If you are lucky enough, the project would already use git (or an other distributed source code management system), but most of the time you will have at best a SVN server, and at worse a few zip files containing snapshots of the code at different time. If you can, convert the project into a git repository for your personal use. There are various tools that can help you to do that. The reason why you need that is because as you will try to understand the code, you will need to guess not only what it does, but also why it does it. To answer this, being able to dig into the history of the code is invaluable. For example you might see some tricky lines of code that do not seem to be needed. With the git blame command, you can see at what revision this code was added. Maybe this code wasn’t there before, and was added to solve a specific issue that you might not understand yet.

Also, the code probably started simple, and did grow into the spaghetti mess that you have to deal with. Reading the first versions of the code will allow you to differentiate the actual logic of the code from the hacks that have grown around it.

Make sure build and deploy works

This is the first thing to do, even before you start to read the code. You should know how to compile it and run it. It sounds obvious, but often, poorly maintained projects have complicated build process, you might need to download some extra libraries, to manually copy files around at each compilation, etc. the compilation of the project shouldn’t need anything else than calling make, and it is a waste of time to try to improve the code while this is not the case.

Learn how to navigate the code

You are going to spend most of your time reading code, instead of writing it. Code reads a bit like those “book-where-you-are-the-hero”, in the sense that you keep jumping from function to function, possibly in different files. If you use vim or emacs, check ctags or the several code browsing plugins. If the code has been written with a specific IDE, it might be better to just use it, even if this is not you favorite one. Spending time greping in files is not fun and will frustrate you too much, so make sure you have the proper environment that allows you read the code as quickly as possible.

Refrain from fixing ‘anti-pattern’ (just yet)

We have all been taught that global variables are bad, that we should use classes to abstract specialized algorithms, that functions and variable names should have meaningful names, that we should use accessors to read and write instances attributes, etc. Every programmer has his own list of best practices that he tries to follow. So of course, when we read other people code, we get upset to encounter those “anti-patterns” all around the code, and our first reaction is to try to remove them. This is a bad idea.

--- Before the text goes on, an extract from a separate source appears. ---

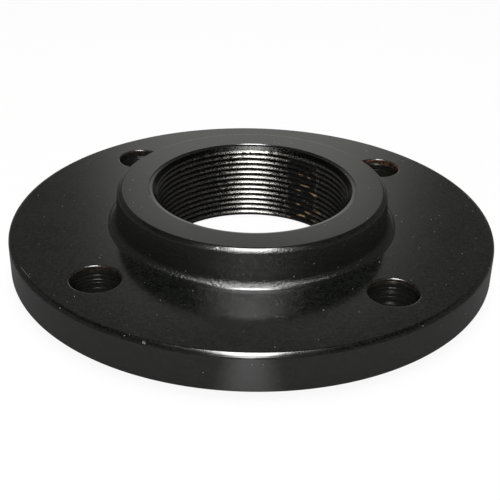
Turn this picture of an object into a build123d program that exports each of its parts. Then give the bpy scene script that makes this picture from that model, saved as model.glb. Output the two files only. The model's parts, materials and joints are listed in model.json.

First of all, you shouldn’t re-factor the code before you have a deep understanding of it. Many seemingly minor changes could have side effects that you will not be able to track. So the rule should be to try to touch the code as little as possible in the beginning.

Then, those anti-pattern could be there for a good reason. Sometime it makes sense no to follow the rules, specially in big complicated projects. You might spent hours trying to make the code follow your personal idea of cleanliness just to realize that it is not possible in that case. Instead, when you see something that seems just plain ugly, dig into the code history and try to figure out why the code is like this.

Finally, I think that many of those so called “best practice” are in fact stupid rules that people shouldn’t follow blindly. The only rule that really matters is that the code should be easy to read, and should have as little abstraction layers as possible.

Ignore comments

In my experience, average quality code are full of comments, and most of them are only noise on the screen. Even when you see a comment that actually provides some extra information that the code does not carry, you should still be suspicious: the comments might be outdated or just plain wrong. It is better to just read the code and understand it, and treat comments as hints.

Start with small bug fixes

It’s going to take some time before you understand the code enough to clean it. So at the beginning, it is more rewarding to focus on small parts of the code, one at a time. The best is to try to fix specific bugs that you can reproduce. That way you will build up your knowledge of the design of the code. After a few weeks of working with the code, you will start to get a deeper understanding of it, some of the patterns will become clear, and you will be able to “stop seeing the code”, but directly the algorithms. Once you have reached this point, you can start to work on bigger tasks. Trying to fix everything too quickly is just asking to get burned out.

Re-factor only if it makes the code smaller

After you’ve been working on the code for a while, you can try to actually re-factor the code to make it easier to read and maintain. I think a good rule to keep in mind is that a re-factoring is only an improvement if it fixes an actual bug, or if it makes the code smaller. Spaghetti code usually contains a small ratio of business code / total code. One possible re-factorization could be to use a well known library to replace part of the code, or to remove unused functions (poorly maintained projects are full of it).